SET EXERCISE
Go through the listing and write out all of it exactly.
[start of PROVIDED INFORMATION]
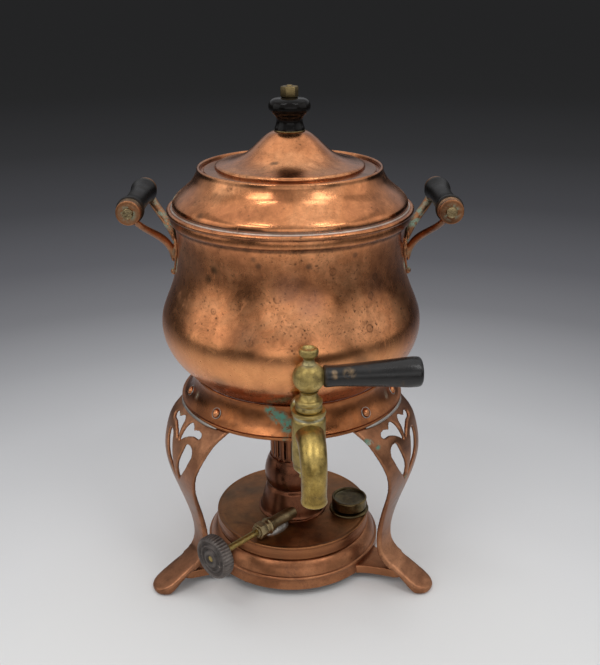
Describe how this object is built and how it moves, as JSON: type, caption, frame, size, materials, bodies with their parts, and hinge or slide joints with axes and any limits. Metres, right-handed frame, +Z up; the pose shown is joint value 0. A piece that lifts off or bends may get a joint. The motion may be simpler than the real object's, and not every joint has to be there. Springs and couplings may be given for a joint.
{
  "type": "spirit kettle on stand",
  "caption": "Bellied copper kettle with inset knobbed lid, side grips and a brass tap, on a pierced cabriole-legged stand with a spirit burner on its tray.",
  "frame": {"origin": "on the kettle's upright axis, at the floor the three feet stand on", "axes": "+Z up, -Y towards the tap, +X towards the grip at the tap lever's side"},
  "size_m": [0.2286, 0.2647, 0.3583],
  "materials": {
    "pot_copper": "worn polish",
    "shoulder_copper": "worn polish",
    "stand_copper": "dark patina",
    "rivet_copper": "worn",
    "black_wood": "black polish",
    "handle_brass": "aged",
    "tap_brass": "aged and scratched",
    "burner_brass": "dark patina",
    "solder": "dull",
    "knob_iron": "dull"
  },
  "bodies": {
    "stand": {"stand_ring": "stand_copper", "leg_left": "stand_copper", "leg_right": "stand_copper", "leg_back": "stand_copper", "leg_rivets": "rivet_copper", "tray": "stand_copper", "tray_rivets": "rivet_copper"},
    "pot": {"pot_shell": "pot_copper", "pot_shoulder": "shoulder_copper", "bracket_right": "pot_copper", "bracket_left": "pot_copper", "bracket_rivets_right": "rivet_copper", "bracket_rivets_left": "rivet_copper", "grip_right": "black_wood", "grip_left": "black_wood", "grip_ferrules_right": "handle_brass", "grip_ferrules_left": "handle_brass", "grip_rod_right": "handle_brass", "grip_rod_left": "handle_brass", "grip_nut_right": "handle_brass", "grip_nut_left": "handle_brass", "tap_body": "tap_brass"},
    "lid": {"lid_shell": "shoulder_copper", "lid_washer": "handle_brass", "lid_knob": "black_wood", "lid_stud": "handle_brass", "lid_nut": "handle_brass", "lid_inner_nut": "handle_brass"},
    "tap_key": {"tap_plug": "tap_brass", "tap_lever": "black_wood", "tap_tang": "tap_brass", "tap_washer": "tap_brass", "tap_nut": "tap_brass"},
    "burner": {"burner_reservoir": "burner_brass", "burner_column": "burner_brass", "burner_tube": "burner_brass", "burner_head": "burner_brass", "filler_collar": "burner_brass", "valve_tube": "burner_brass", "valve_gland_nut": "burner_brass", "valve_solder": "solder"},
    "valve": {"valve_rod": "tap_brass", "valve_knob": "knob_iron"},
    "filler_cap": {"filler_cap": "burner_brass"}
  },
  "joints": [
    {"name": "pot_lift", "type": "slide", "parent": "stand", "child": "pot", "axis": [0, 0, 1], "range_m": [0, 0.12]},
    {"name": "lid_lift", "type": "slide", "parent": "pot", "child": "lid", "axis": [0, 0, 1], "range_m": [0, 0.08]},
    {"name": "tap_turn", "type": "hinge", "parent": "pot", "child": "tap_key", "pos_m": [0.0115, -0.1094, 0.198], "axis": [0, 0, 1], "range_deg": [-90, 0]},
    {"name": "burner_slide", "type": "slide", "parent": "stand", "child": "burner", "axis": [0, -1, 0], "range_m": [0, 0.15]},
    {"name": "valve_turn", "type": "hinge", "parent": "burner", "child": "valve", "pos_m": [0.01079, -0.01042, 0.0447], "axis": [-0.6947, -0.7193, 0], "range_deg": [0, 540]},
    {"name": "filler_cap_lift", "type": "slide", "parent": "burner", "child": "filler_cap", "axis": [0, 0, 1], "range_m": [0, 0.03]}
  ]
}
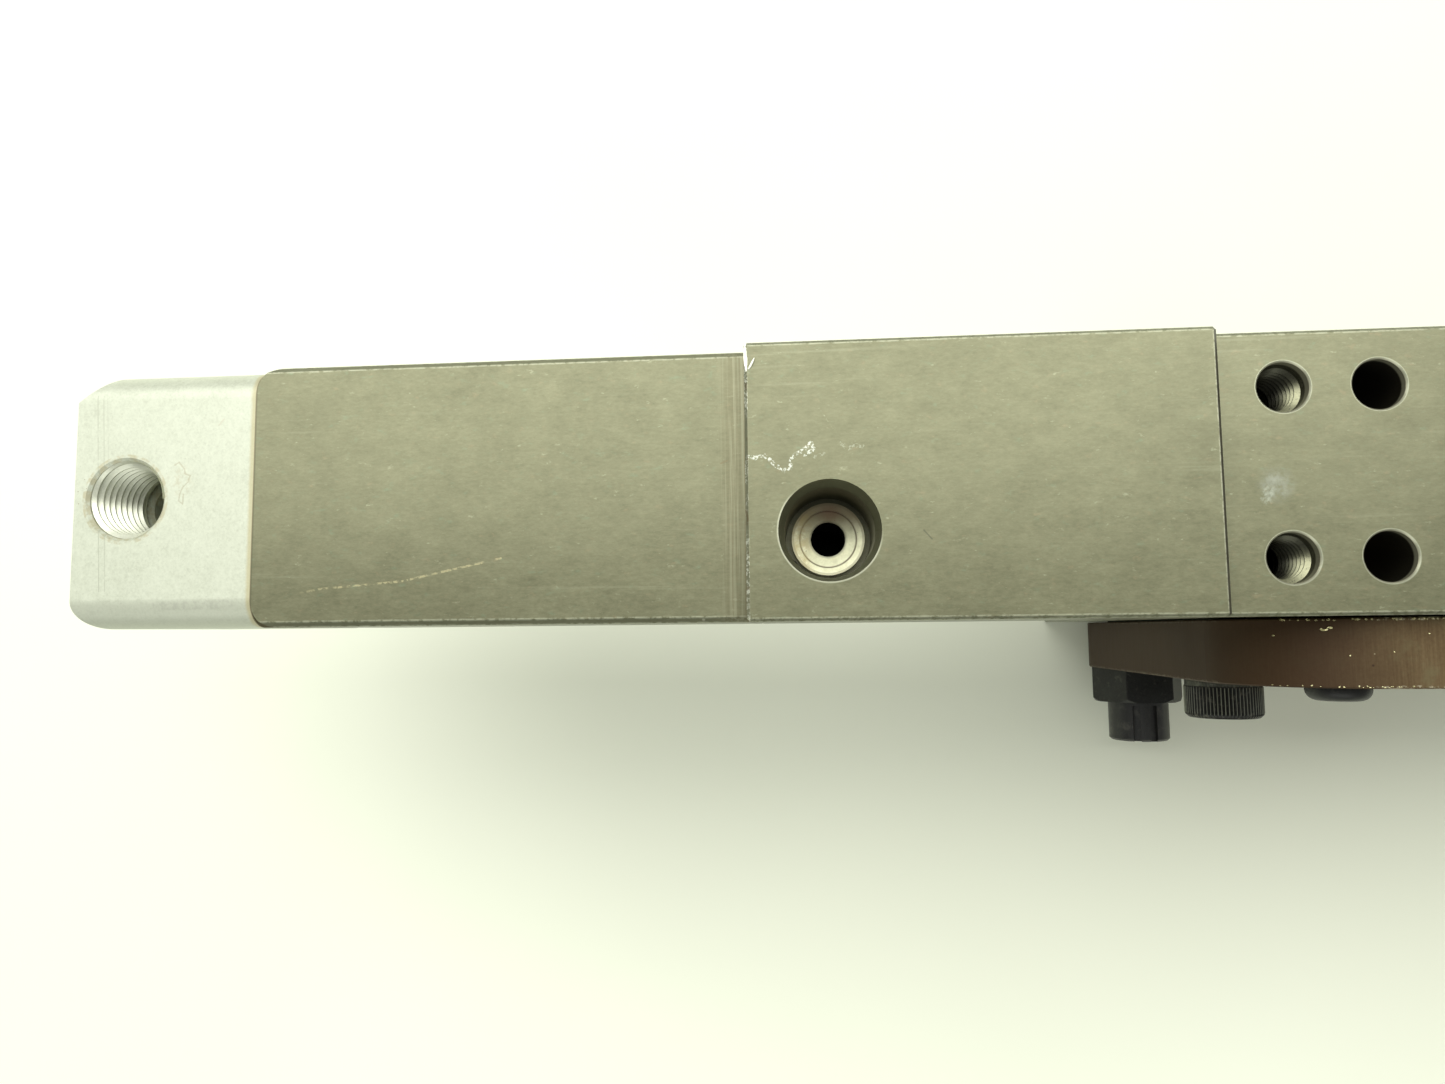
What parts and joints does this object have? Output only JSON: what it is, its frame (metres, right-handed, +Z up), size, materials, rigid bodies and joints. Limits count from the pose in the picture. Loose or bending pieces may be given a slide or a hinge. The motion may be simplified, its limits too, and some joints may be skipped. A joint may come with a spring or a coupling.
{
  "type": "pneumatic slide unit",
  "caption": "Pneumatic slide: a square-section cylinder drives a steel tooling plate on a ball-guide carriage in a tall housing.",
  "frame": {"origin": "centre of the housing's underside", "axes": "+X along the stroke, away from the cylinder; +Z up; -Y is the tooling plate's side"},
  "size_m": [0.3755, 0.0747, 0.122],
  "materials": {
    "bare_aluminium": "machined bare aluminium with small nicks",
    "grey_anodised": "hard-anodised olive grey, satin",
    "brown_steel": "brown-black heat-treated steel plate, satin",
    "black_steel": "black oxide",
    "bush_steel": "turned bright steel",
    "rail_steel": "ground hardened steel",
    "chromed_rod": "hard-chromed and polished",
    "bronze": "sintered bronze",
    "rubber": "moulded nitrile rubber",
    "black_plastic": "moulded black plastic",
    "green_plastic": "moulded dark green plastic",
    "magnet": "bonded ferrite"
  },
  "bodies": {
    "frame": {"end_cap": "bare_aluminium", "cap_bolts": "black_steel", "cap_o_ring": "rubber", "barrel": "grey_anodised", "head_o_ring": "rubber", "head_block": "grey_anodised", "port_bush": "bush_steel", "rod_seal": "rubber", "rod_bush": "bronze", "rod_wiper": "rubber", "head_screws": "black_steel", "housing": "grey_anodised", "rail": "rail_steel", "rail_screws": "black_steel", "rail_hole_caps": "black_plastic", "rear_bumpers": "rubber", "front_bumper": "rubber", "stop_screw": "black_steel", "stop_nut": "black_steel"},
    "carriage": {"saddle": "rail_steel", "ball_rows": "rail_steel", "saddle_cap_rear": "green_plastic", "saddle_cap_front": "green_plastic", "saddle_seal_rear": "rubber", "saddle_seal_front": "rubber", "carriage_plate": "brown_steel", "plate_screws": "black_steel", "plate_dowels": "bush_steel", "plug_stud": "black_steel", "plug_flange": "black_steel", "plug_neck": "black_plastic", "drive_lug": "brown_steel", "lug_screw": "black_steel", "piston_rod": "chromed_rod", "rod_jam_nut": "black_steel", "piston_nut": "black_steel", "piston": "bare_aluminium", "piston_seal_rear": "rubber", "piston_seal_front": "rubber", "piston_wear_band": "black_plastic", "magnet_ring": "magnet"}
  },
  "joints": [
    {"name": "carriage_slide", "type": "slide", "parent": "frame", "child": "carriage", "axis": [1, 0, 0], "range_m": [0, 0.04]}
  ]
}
[end of PROVIDED INFORMATION]
REPLY
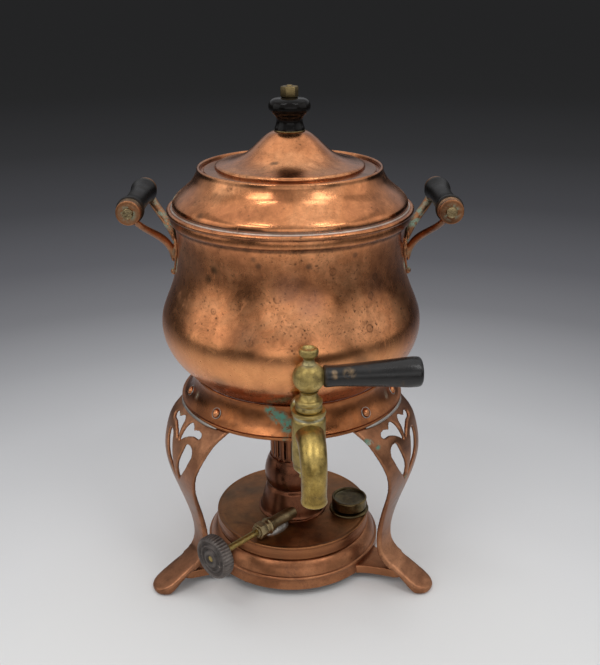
Describe how this object is built and how it moves, as JSON: type, caption, frame, size, materials, bodies with their parts, and hinge or slide joints with axes and any limits. Metres, right-handed frame, +Z up; the pose shown is joint value 0. A piece that lifts off or bends may get a joint. The motion may be simpler than the real object's, and not every joint has to be there. Springs and couplings may be given for a joint.
{
  "type": "spirit kettle on stand",
  "caption": "Bellied copper kettle with inset knobbed lid, side grips and a brass tap, on a pierced cabriole-legged stand with a spirit burner on its tray.",
  "frame": {"origin": "on the kettle's upright axis, at the floor the three feet stand on", "axes": "+Z up, -Y towards the tap, +X towards the grip at the tap lever's side"},
  "size_m": [0.2286, 0.2647, 0.3583],
  "materials": {
    "pot_copper": "worn polish",
    "shoulder_copper": "worn polish",
    "stand_copper": "dark patina",
    "rivet_copper": "worn",
    "black_wood": "black polish",
    "handle_brass": "aged",
    "tap_brass": "aged and scratched",
    "burner_brass": "dark patina",
    "solder": "dull",
    "knob_iron": "dull"
  },
  "bodies": {
    "stand": {"stand_ring": "stand_copper", "leg_left": "stand_copper", "leg_right": "stand_copper", "leg_back": "stand_copper", "leg_rivets": "rivet_copper", "tray": "stand_copper", "tray_rivets": "rivet_copper"},
    "pot": {"pot_shell": "pot_copper", "pot_shoulder": "shoulder_copper", "bracket_right": "pot_copper", "bracket_left": "pot_copper", "bracket_rivets_right": "rivet_copper", "bracket_rivets_left": "rivet_copper", "grip_right": "black_wood", "grip_left": "black_wood", "grip_ferrules_right": "handle_brass", "grip_ferrules_left": "handle_brass", "grip_rod_right": "handle_brass", "grip_rod_left": "handle_brass", "grip_nut_right": "handle_brass", "grip_nut_left": "handle_brass", "tap_body": "tap_brass"},
    "lid": {"lid_shell": "shoulder_copper", "lid_washer": "handle_brass", "lid_knob": "black_wood", "lid_stud": "handle_brass", "lid_nut": "handle_brass", "lid_inner_nut": "handle_brass"},
    "tap_key": {"tap_plug": "tap_brass", "tap_lever": "black_wood", "tap_tang": "tap_brass", "tap_washer": "tap_brass", "tap_nut": "tap_brass"},
    "burner": {"burner_reservoir": "burner_brass", "burner_column": "burner_brass", "burner_tube": "burner_brass", "burner_head": "burner_brass", "filler_collar": "burner_brass", "valve_tube": "burner_brass", "valve_gland_nut": "burner_brass", "valve_solder": "solder"},
    "valve": {"valve_rod": "tap_brass", "valve_knob": "knob_iron"},
    "filler_cap": {"filler_cap": "burner_brass"}
  },
  "joints": [
    {"name": "pot_lift", "type": "slide", "parent": "stand", "child": "pot", "axis": [0, 0, 1], "range_m": [0, 0.12]},
    {"name": "lid_lift", "type": "slide", "parent": "pot", "child": "lid", "axis": [0, 0, 1], "range_m": [0, 0.08]},
    {"name": "tap_turn", "type": "hinge", "parent": "pot", "child": "tap_key", "pos_m": [0.0115, -0.1094, 0.198], "axis": [0, 0, 1], "range_deg": [-90, 0]},
    {"name": "burner_slide", "type": "slide", "parent": "stand", "child": "burner", "axis": [0, -1, 0], "range_m": [0, 0.15]},
    {"name": "valve_turn", "type": "hinge", "parent": "burner", "child": "valve", "pos_m": [0.01079, -0.01042, 0.0447], "axis": [-0.6947, -0.7193, 0], "range_deg": [0, 540]},
    {"name": "filler_cap_lift", "type": "slide", "parent": "burner", "child": "filler_cap", "axis": [0, 0, 1], "range_m": [0, 0.03]}
  ]
}
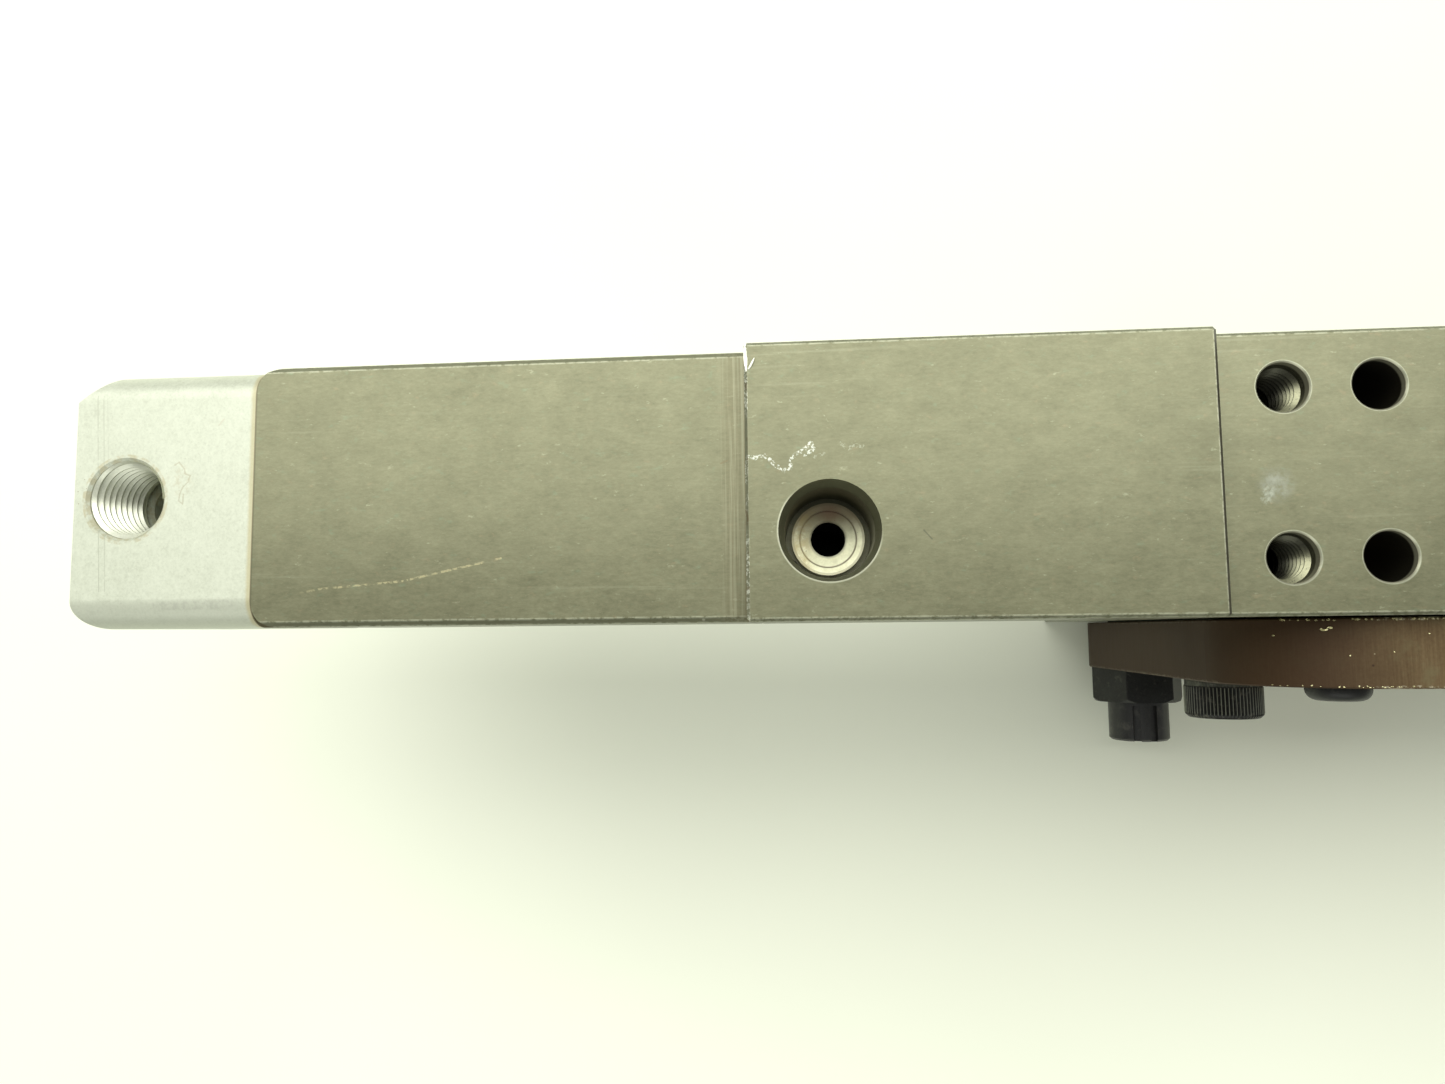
What parts and joints does this object have? Output only JSON: what it is, its frame (metres, right-handed, +Z up), size, materials, rigid bodies and joints. Limits count from the pose in the picture. Loose or bending pieces may be given a slide or a hinge. The motion may be simplified, its limits too, and some joints may be skipped. A joint may come with a spring or a coupling.
{
  "type": "pneumatic slide unit",
  "caption": "Pneumatic slide: a square-section cylinder drives a steel tooling plate on a ball-guide carriage in a tall housing.",
  "frame": {"origin": "centre of the housing's underside", "axes": "+X along the stroke, away from the cylinder; +Z up; -Y is the tooling plate's side"},
  "size_m": [0.3755, 0.0747, 0.122],
  "materials": {
    "bare_aluminium": "machined bare aluminium with small nicks",
    "grey_anodised": "hard-anodised olive grey, satin",
    "brown_steel": "brown-black heat-treated steel plate, satin",
    "black_steel": "black oxide",
    "bush_steel": "turned bright steel",
    "rail_steel": "ground hardened steel",
    "chromed_rod": "hard-chromed and polished",
    "bronze": "sintered bronze",
    "rubber": "moulded nitrile rubber",
    "black_plastic": "moulded black plastic",
    "green_plastic": "moulded dark green plastic",
    "magnet": "bonded ferrite"
  },
  "bodies": {
    "frame": {"end_cap": "bare_aluminium", "cap_bolts": "black_steel", "cap_o_ring": "rubber", "barrel": "grey_anodised", "head_o_ring": "rubber", "head_block": "grey_anodised", "port_bush": "bush_steel", "rod_seal": "rubber", "rod_bush": "bronze", "rod_wiper": "rubber", "head_screws": "black_steel", "housing": "grey_anodised", "rail": "rail_steel", "rail_screws": "black_steel", "rail_hole_caps": "black_plastic", "rear_bumpers": "rubber", "front_bumper": "rubber", "stop_screw": "black_steel", "stop_nut": "black_steel"},
    "carriage": {"saddle": "rail_steel", "ball_rows": "rail_steel", "saddle_cap_rear": "green_plastic", "saddle_cap_front": "green_plastic", "saddle_seal_rear": "rubber", "saddle_seal_front": "rubber", "carriage_plate": "brown_steel", "plate_screws": "black_steel", "plate_dowels": "bush_steel", "plug_stud": "black_steel", "plug_flange": "black_steel", "plug_neck": "black_plastic", "drive_lug": "brown_steel", "lug_screw": "black_steel", "piston_rod": "chromed_rod", "rod_jam_nut": "black_steel", "piston_nut": "black_steel", "piston": "bare_aluminium", "piston_seal_rear": "rubber", "piston_seal_front": "rubber", "piston_wear_band": "black_plastic", "magnet_ring": "magnet"}
  },
  "joints": [
    {"name": "carriage_slide", "type": "slide", "parent": "frame", "child": "carriage", "axis": [1, 0, 0], "range_m": [0, 0.04]}
  ]
}